Production design-wise, the bridge and interior of the Enterprise are a mixed bag. The bridge looks kind of cool, but it’s shot in such a fidgety, hyperactive ADD style that it’s hard to make out what it really looks like, and of course there’s all the lens flares. The rest of the ship is a major disappointment. Little effort is made to disguise the fact it takes place in an industrial brewery, giving rise to another of the film’s most awful sequences: Scotty’s Augustus Gloop moment as he’s pumped through the improbably large and transparent coolant pipes like the rotund Teutonic ‘Charlie And The Chocolate Factory’ character. Actually, on that point I’m inclined to cut Abrams some slack as he’s the first “Star Trek” movie director in a long time that didn’t have existing sets from other TV shows/ movies to redress.
It’s not all terrible, though. The special effects are first rate, and it has to be said the exterior of the Enterprise, the space battles and the warp drive are all spectacular. The costumes look good and the props and various other aspects such as the teleport effects are well realised, as are the action sequences.
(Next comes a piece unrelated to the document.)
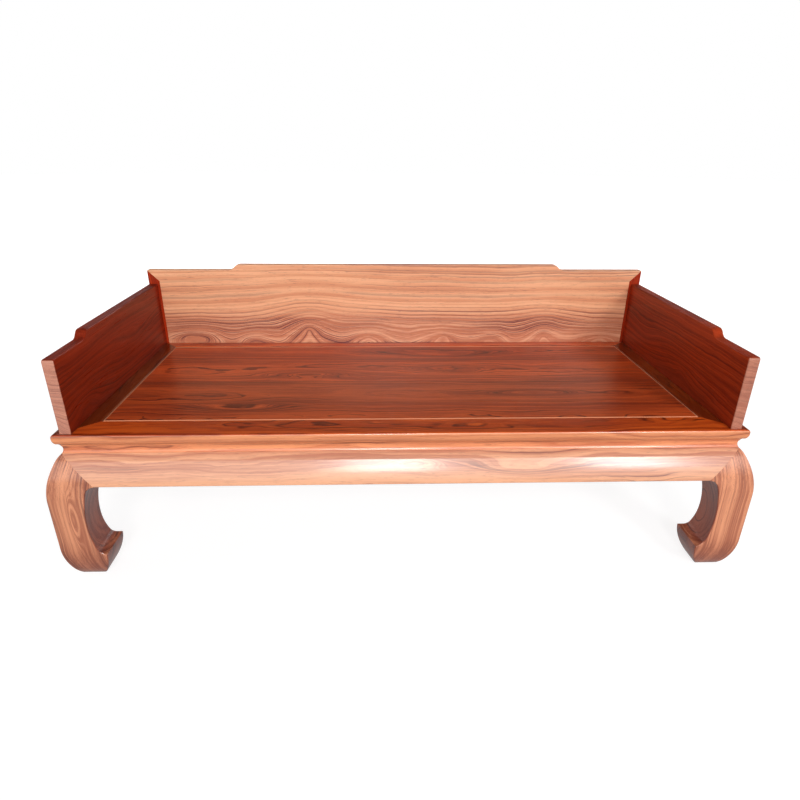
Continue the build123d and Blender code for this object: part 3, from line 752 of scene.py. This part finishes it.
def under_face(material, axis, face):
    """1 on the face of a piece that is farthest along an axis from the middle."""
    tree = material.node_tree
    outwards = calc(tree, "ABSOLUTE", axis_of(material, "Object", axis))
    return remap(tree, outwards, *[face - depth for depth in SKIN])


back_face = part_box("back_board")[1][1]
for side in ("left", "right"):
    batten = dress(f"back_batten_{side}", "side", "Z", (0.1, 0.1))
    recolour(batten, under_face(batten, "Y", back_face), "rail")
    dull_top(batten)
print("rear face of the back rail at y", round(back_face, 3))

# %% Dress the side boards
SIDE_PILE = {"left": "side", "right": "brown side"}
# Painted shade: the left rail is darker, to offset the lamps that light it more.
SIDE_PAINTED_SHADE = {"left": 0.82, "right": 0.99}
CUT_END = (0.004, 0.002)
# End grain a little darker; the right end darker still, as painted shade.
CUT_END_TONE_AND_SHADE = {"left": (0.72, 0.65, 0.76, 1.0), "right": (0.61, 0.48, 0.52, 1.0)}
SIDE_SWELLINGS = {
    "left": [
        ((-1.0, -0.34, 0.53), (0.16, 0.30, 0.050), -0.050, 1.8),
        ((-1.0, 0.10, 0.60), (0.20, 0.30, 0.045), 0.030, 2.0),
    ],
    "right": [
        ((1.0, -0.10, 0.54), (0.20, 0.30, 0.050), -0.040, 1.4),
        ((1.0, 0.25, 0.58), (0.14, 0.30, 0.050), 0.030, 2.0),
    ],
}

for side, figure in SIDE_SWELLINGS.items():
    low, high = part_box(f"{side}_board")
    heart = (0.06, -0.26)
    board = dress(f"{side}_board", SIDE_PILE[side], "Y", heart, figure, SIDE_PAINTED_SHADE[side])
    tree = board.node_tree
    outside = under_face(board, "X", max(abs(low[0]), abs(high[0])))
    cut = remap(tree, axis_of(board, "Object", "Y"), *[low[1] + depth for depth in CUT_END])
    recolour(board, calc(tree, "MAXIMUM", outside, cut), "front")
    lively(board, cut, Contrast=0.55, Veins=0.4)
    tint(board, cut, CUT_END_TONE_AND_SHADE[side])
    dull_top(board)
print("front ends of the side rails at y", round(low[1], 3))

# %% [markdown]
# ## Hidden joinery
#
# The loose tenons and the dovetail keys show only when a rail is lifted off. A joiner
# leaves them unlacquered so that they slide, which is what the bare pile is for.

# %% Dress the keys and the loose tenons
for side in ("left", "right"):
    for part in ("key_lower", "key_upper", "tenon_front", "tenon_back"):
        dress(f"{side}_{part}", "bare", "Z")
for number in range(1, 4):
    dress(f"back_tenon_{number}", "bare", "Z")
print(len(bpy.data.materials), "materials")

# %% [markdown]
# ## Floor
#
# The daybed stands on a wide pale floor with a white surround. A floor painted pure white
# would clip in this light, so its own shader is a plain matt grey that takes the daybed's
# shadow. What the camera sees of it is lifted to white by a glow that lights nothing, and
# all the way at a distance, so that the floor has no visible end. The Light Path node
# tells what kind of ray is looking, so polished faces can be shown a dimmer glow, which
# keeps the colour of the wood deep.

# %% Floor
FLOOR_RADIUS = 30.0
FLOOR_PAINT = (0.3, 0.3, 0.3, 1.0)
WHITE = (1.0, 1.0, 1.0, 1.0)
REFLECTED_GLOW = 0.35
GLOW_DISTANCES = (1.4, 5.0)
GLOW_STRENGTHS = (0.82, 1.0)

bpy.ops.mesh.primitive_circle_add(
    vertices=64, radius=FLOOR_RADIUS, fill_type="NGON", location=(0, 0, 0)
)
floor = bpy.context.object
floor.name = "floor"

floor_paint = bpy.data.materials.new("floor_paint")
floor_paint.use_nodes = True
tree = floor_paint.node_tree
matt = tree.nodes["Principled BSDF"]
matt.inputs["Base Color"].default_value = FLOOR_PAINT
matt.inputs["Roughness"].default_value = 0.9
matt.inputs["Specular IOR Level"].default_value = 0.1
path = add_node(tree, "LightPath").outputs
seen = calc(tree, "MULTIPLY", path["Is Glossy Ray"], REFLECTED_GLOW)
for ray in ("Is Camera Ray", "Is Transmission Ray"):
    seen = calc(tree, "MAXIMUM", seen, path[ray])
place = add_node(tree, "TexCoord").outputs["Object"]
distance = add_node(tree, "VectorMath", {0: place}, operation="LENGTH").outputs["Value"]
far = remap(tree, distance, *GLOW_DISTANCES, *GLOW_STRENGTHS)
glow = add_node(tree, "Emission", {"Color": WHITE, "Strength": calc(tree, "MULTIPLY", far, seen)})
lift = add_node(tree, "AddShader", {0: matt.outputs[0], 1: glow.outputs[0]})
tree.links.new(lift.outputs[0], tree.nodes["Material Output"].inputs["Surface"])
floor.data.materials.append(floor_paint)
print("floor radius", FLOOR_RADIUS, "metres")

# %% [markdown]
# ## Surround
#
# The world does two jobs, and a Mix Shader keeps them apart by the kind of ray. As light it
# is a faint even glow, stronger from behind, as in a room with pale walls. As what is seen
# it is plain white for the camera. Polished faces see something between: a white wall in
# front, which gives the front its sheen, and elsewhere a dark room with a paler horizon,
# so that no haze lies over the seat. One bright world for all would bleach the wood.

# %% The world as light
WORLD_LIGHT = 0.13
BEHIND_BRIGHTER = 3.0
BEHIND = (-0.2, 0.8)

world = bpy.data.worlds.new("surround")
bpy.context.scene.world = world
world.use_nodes = True
tree = world.node_tree
direction = add_node(tree, "TexCoord").outputs["Generated"]
towards = add_node(tree, "SeparateXYZ", {0: direction}).outputs
ambient = tree.nodes["Background"]
ambient.inputs["Color"].default_value = WHITE
strength = remap(tree, towards["Y"], *BEHIND, WORLD_LIGHT, WORLD_LIGHT * BEHIND_BRIGHTER)
tree.links.new(strength, ambient.inputs["Strength"])
print("surround lights at", WORLD_LIGHT, "in front and", WORLD_LIGHT * BEHIND_BRIGHTER, "behind")

# %% The world as it is seen
HORIZON_HEIGHTS = (0.02, 0.2)
HORIZON_GLOW = (0.3, 0.03)
IN_FRONT = (-0.1, -0.5)
WALL_HEIGHTS = (-0.02, 0.2)
WALL_GLOW = (0.0, 1.0)

path = add_node(tree, "LightPath").outputs
horizon = remap(tree, towards["Z"], *HORIZON_HEIGHTS, *HORIZON_GLOW)
wall = remap(tree, towards["Z"], *WALL_HEIGHTS, *WALL_GLOW)
wall = calc(tree, "MULTIPLY", remap(tree, towards["Y"], *IN_FRONT), wall)
brightness = calc(tree, "MAXIMUM", calc(tree, "MAXIMUM", horizon, wall), path["Is Camera Ray"])
white = add_node(tree, "Background", {"Color": WHITE, "Strength": brightness})
looked_at = path["Is Camera Ray"]
for ray in ("Is Glossy Ray", "Is Transmission Ray"):
    looked_at = calc(tree, "MAXIMUM", looked_at, path[ray])
shown = add_node(tree, "MixShader", {0: looked_at, 1: ambient.outputs[0], 2: white.outputs[0]})
tree.links.new(shown.outputs[0], tree.nodes["World Output"].inputs["Surface"])
print("surround:", len(tree.nodes), "nodes")

# %% [markdown]
# ## Lamps
#
# The main light comes from high in front, as from the windows of a room, so faces towards
# the front are the brightest, and the seat and the insides of the rails fall off. Two tall
# bright windows in a dimmer wall give the lacquer on the front apron its highlights; one
# plain lamp would light as well but leave the lacquer dead. Low panels behind and at the
# sides show the other faces in their own colour, and the rails hide the seat from them.


# %% Aimed panels of light
def panel(name, place, aim, width, height, radiance):
    """A rectangular lamp whose surface shines with the given radiance."""
    data = bpy.data.lights.new(name, "AREA")
    data.shape = "RECTANGLE"
    data.size = width
    data.size_y = height
    data.energy = radiance * math.pi * width * height
    lamp = bpy.data.objects.new(name, data)
    bpy.context.scene.collection.objects.link(lamp)
    lamp.location = place
    lamp.rotation_euler = (Vector(aim) - Vector(place)).to_track_quat("-Z", "Y").to_euler()
    lamp.visible_camera = False
    print(name, "energy", round(data.energy), "W")


APRON = (0.0, -0.5, 0.4)
APRON_RIGHT = (0.5, -0.5, 0.4)
BACK_RAIL = (0.0, 0.5, 0.5)
panel("window_wall", (0.0, -8.5, 3.3), APRON, width=12.0, height=4.2, radiance=1.9)
panel("window_middle", (0.1, -8.4, 4.4), APRON, width=1.5, height=2.8, radiance=21.0)
panel("window_right", (4.0, -7.7, 4.2), APRON_RIGHT, width=1.3, height=2.4, radiance=25.0)
panel("far_wall", (0.0, 7.5, 1.3), BACK_RAIL, width=10.0, height=2.4, radiance=5.5)
for side, sign in (("left", -1.0), ("right", 1.0)):
    place, aim = (7.5 * sign, 0.0, 1.0), (1.0 * sign, 0.0, 0.4)
    panel(f"{side}_wall", place, aim, width=6.0, height=2.0, radiance=4.0)

# %% [markdown]
# ## Camera
#
# The eye of someone who stands near the front, a little left of the middle, and looks down
# a little: a wide lens, a modest tilt, and a lens shift for the rest, because a steeper
# tilt would make the legs splay. Focal length and shift are given in pixels of a square
# image, and turned into what Blender's sensor asks for.

# %% Camera
IMAGE_SIDE = 800.0
FOCAL_PIXELS = 617.7
AXIS_BELOW_MIDDLE = 48.7
CAMERA_PLACE = (-0.0857, -2.1271, 1.2310)
TILT_DOWN = 26.16
TURN_RIGHT = 2.26
ROLL = 0.49
SENSOR = 36.0

camera_data = bpy.data.cameras.new("camera")
camera_data.sensor_width = SENSOR
camera_data.lens = FOCAL_PIXELS / IMAGE_SIDE * SENSOR
camera_data.shift_y = AXIS_BELOW_MIDDLE / IMAGE_SIDE
camera = bpy.data.objects.new("camera", camera_data)
bpy.context.scene.collection.objects.link(camera)
turn = Matrix.Rotation(math.radians(-TURN_RIGHT), 4, "Z")
tilt = Matrix.Rotation(math.radians(90.0 - TILT_DOWN), 4, "X")
roll = Matrix.Rotation(math.radians(ROLL), 4, "Z")
camera.matrix_world = Matrix.Translation(CAMERA_PLACE) @ turn @ tilt @ roll
bpy.context.scene.camera = camera
bpy.context.scene.view_settings.view_transform = "Standard"
print("lens", round(camera_data.lens, 1), "mm")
The score, by Michael Giacchino, is fresh and suitably full of pomp and drama, and I confess I had a wry smile as the end titles quickly segue into an orchestral arrangement of Alexander Courage’s original series theme tune. Aside from the patchy characterisations, there are times when it works really well and the cast rise to the occasion, delivering fleeting “Star Trek” moments. Overall it reduces “Star Trek” to the level of a generic sci-fi action extravaganza, but I have to admit it’s a pretty good sci-fi action extravaganza. It’s just not “Star Trek”. It’s more like a “Star Trek” Greatest Hits medley performed by a tribute band. The songs are the same but the arrangements are different and it’s just not as good.
* – If, in the third movie, this turns out to be the intention all along and we’ve been watching the creation of the ‘Mirror Universe’, then these movies will retrospectively become cunning masterpieces. I’m not holding my breath.